> [Data to use]
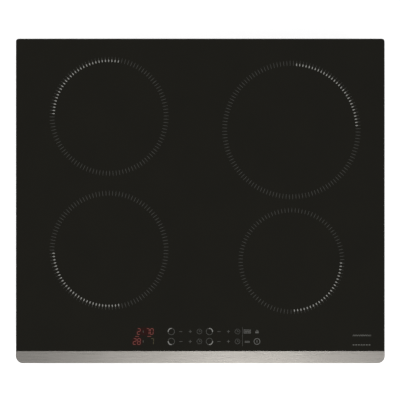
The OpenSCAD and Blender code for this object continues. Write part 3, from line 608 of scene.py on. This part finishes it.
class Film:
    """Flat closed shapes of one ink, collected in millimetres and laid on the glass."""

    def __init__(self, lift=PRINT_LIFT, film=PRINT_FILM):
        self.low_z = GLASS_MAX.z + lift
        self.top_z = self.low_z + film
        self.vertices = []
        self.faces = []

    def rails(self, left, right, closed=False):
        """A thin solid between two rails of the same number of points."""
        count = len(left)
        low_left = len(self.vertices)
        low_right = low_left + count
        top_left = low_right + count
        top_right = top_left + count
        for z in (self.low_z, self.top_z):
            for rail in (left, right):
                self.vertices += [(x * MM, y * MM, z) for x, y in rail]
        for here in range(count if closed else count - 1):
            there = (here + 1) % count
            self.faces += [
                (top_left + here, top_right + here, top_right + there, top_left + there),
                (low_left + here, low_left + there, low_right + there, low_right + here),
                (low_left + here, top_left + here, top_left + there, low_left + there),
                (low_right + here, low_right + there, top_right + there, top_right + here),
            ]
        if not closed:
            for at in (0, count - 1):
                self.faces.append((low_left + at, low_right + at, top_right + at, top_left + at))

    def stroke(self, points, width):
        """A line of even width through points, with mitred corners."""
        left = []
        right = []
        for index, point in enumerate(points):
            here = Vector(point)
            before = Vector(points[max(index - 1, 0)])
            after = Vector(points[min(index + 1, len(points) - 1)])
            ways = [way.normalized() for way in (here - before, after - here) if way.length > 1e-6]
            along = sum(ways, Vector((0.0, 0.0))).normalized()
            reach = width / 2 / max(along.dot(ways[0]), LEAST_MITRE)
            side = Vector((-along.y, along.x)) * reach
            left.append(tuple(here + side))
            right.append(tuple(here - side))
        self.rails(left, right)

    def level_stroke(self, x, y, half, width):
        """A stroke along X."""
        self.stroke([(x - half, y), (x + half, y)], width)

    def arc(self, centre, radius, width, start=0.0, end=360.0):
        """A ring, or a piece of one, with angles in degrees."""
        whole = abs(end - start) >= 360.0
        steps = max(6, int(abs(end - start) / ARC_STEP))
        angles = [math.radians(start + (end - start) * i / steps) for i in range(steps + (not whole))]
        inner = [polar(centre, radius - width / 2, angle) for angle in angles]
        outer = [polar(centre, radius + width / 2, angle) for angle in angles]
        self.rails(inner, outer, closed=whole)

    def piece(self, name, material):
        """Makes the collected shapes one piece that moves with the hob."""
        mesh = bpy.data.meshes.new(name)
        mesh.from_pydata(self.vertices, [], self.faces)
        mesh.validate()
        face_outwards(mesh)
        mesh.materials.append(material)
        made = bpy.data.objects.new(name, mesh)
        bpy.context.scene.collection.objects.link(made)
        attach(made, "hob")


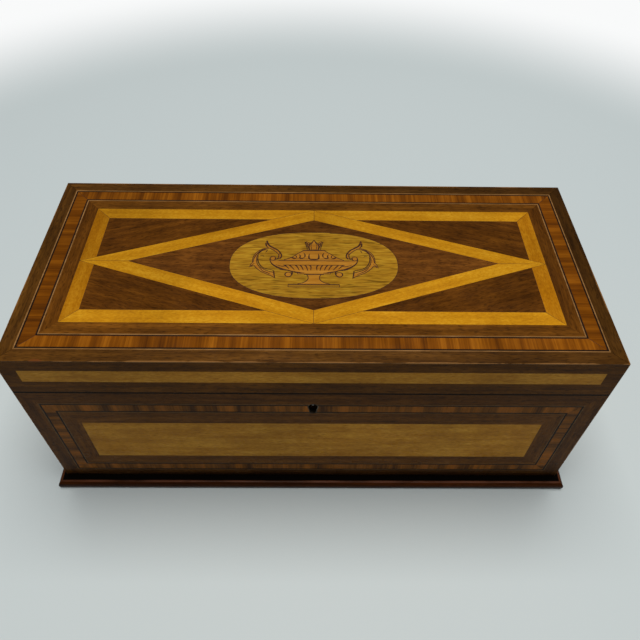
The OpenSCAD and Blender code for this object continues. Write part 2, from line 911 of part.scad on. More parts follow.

> [Your instructions]
Look above and return each line of the records exactly, from the very first through the line with "closed shapes of", both included.

> [Full solution]
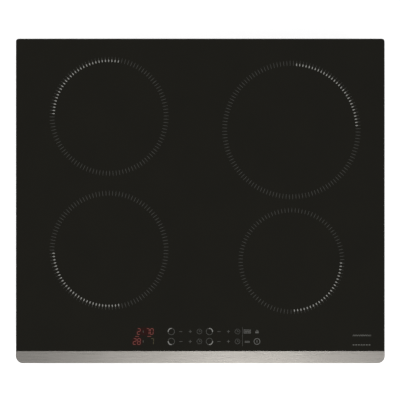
The OpenSCAD and Blender code for this object continues. Write part 3, from line 608 of scene.py on. This part finishes it.
class Film:
    """Flat closed shapes of one ink, collected in millimetres and laid on the glass."""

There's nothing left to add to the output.